Nevertheless, elements of the historical critical method have a legitimate use if they are applied fairly and taken along with the historical evidence and the fact (well established by eyewitnesses) of supernatural realities. When these elements are so used they can be shown to give plausible and defensible accounts of the origin, in particular, of the Gospels of Mark and Luke, which, along with Matthew, show signs of dependence and overlap. If the historical evidence is taken seriously, and if literary criticism is applied fairly, a plausible account can be given of the origin in particular of the Gospel of Mark, of how it arose from the preaching of Peter relative to the older Gospel of Matthew and to the newer Gospel of Luke sponsored by the Apostle Paul.

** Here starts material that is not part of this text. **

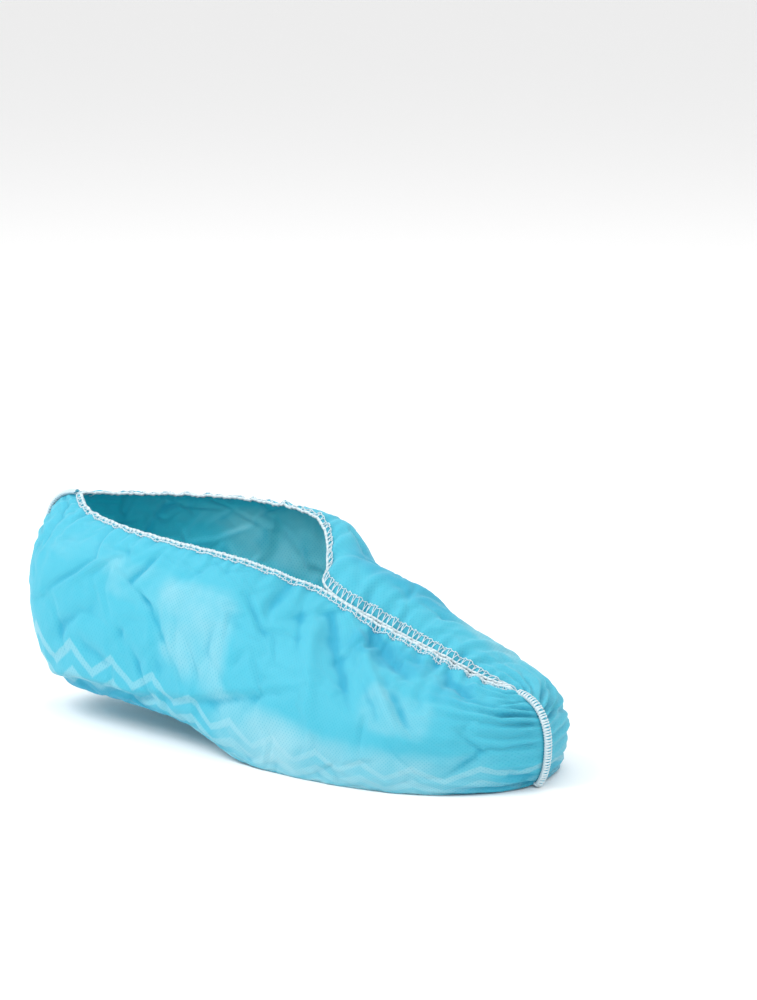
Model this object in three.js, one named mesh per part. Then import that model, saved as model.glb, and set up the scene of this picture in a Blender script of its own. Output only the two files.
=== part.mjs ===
// A disposable nonwoven shoe cover in the form that it has on a foot.
// One sheet is folded along the sole, sewn up at the heel and at the toe, and drawn in by an elastic
// thread round its whole top edge, which closes to a narrow slit over the instep.
// Millimetres. +X points to the toe, +Z up, and -Y is the outer side of a right foot ("near");
// +Y is its inner side ("far"). The origin is on the inside of the sole, where the heel sits.

import * as THREE from "three";
import { mergeVertices } from "three/addons/utils/BufferGeometryUtils.js";

// Driving dimensions
const WALL = 1.2; // thickness of the cloth wall
const GAP = 0.5; // clearance between neighbouring pieces
const ELASTIC_RADIUS = 1;
const ELASTIC_SIDES = 6;
const SEAM_WIDTH = 4.6;
const SEAM_THICKNESS = 1.4;
const SEAM_STEPS = 26;
const SEAM_LIFT = 0.4; // how far the middle of a seam stands off because the cloth curves away under it
const SEAT = { x: 62, y: 0 }; // where the heel sits, from the back of the heel and the centre line
const PANEL = { length: 300, drop: 110 }; // the scale in which folds are placed on each panel

// Mesh density, for each of the two panels
const COLUMNS = 46; // from the heel seam to the toe seam
const UPPER_ROWS = 11; // from the rim to the widest line
const LOWER_ROWS = 5; // from the widest line to the line where the sole starts
const SOLE_ROWS = 3; // from there to the fold under the middle of the foot
const WIDEST_DOWN = 0.66; // the share of a panel's drop that lies above the widest line

// The top edge. "at" runs from the heel seam (0) to the toe seam (1).
const RIM = [
  { at: 0.0, x: 20, nearY: 0, nearZ: 99, farY: 0, farZ: 99 },
  { at: 0.09, x: 36, nearY: -13, nearZ: 95.5, farY: 14, farZ: 99 },
  { at: 0.2, x: 64, nearY: -24, nearZ: 93, farY: 25, farZ: 100 },
  { at: 0.33, x: 100, nearY: -30, nearZ: 91, farY: 30, farZ: 101 },
  { at: 0.46, x: 134, nearY: -26, nearZ: 87, farY: 27, farZ: 100 },
  { at: 0.52, x: 150, nearY: -20, nearZ: 82.5, farY: 19, farZ: 96 },
  { at: 0.56, x: 161, nearY: -14.5, nearZ: 78, farY: 8, farZ: 86 },
  { at: 0.6, x: 170, nearY: -11, nearZ: 74.5, farY: -4.5, farZ: 75.5 },
  { at: 0.7, x: 198, nearY: -8, nearZ: 63, farY: -2.5, farZ: 63.5 },
  { at: 0.82, x: 228, nearY: -6.5, nearZ: 53, farY: -1, farZ: 53.5 },
  { at: 0.94, x: 257, nearY: -5.5, nearZ: 44, farY: 0.5, farZ: 44.5 },
  { at: 0.98, x: 266, nearY: -4.5, nearZ: 41.5, farY: 1.5, farZ: 42 },
  { at: 1.0, x: 271, nearY: -1, nearZ: 40, farY: -1, farZ: 40 },
];

// The widest line of the cover, seen from above, and its height on either side.
const SIDE = [
  { at: 0.0, x: -1, nearY: 0, nearZ: 62, farY: 0, farZ: 62 },
  { at: 0.06, x: 6, nearY: -19, nearZ: 58, farY: 19, farZ: 60 },
  { at: 0.14, x: 26, nearY: -34, nearZ: 50, farY: 33, farZ: 55 },
  { at: 0.27, x: 70, nearY: -42, nearZ: 43, farY: 40, farZ: 50 },
  { at: 0.4, x: 112, nearY: -47, nearZ: 36, farY: 44, farZ: 47 },
  { at: 0.52, x: 150, nearY: -53, nearZ: 27, farY: 48, farZ: 40 },
  { at: 0.65, x: 190, nearY: -56, nearZ: 21, farY: 51, farZ: 31 },
  { at: 0.77, x: 224, nearY: -54, nearZ: 18, farY: 52, farZ: 25 },
  { at: 0.87, x: 252, nearY: -45, nearZ: 17, farY: 48, farZ: 21 },
  { at: 0.95, x: 275, nearY: -25, nearZ: 17, farY: 34, farZ: 19 },
  { at: 1.0, x: 287, nearY: -1, nearZ: 19, farY: -1, farZ: 19 },
];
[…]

This alternative account of the origins of Mark and Luke is a fine example of how historical evidence and literary criticism can be used to explain otherwise puzzling phenomena. This account is perhaps not the only one to save all the phenomena. But it shows how the traditional authorship and dating of the Gospels, contrary to the historical critical method, make excellent sense of all the phenomena: literary, historical, and rational. The traditional view about the Gospels is the only sensible view to adopt.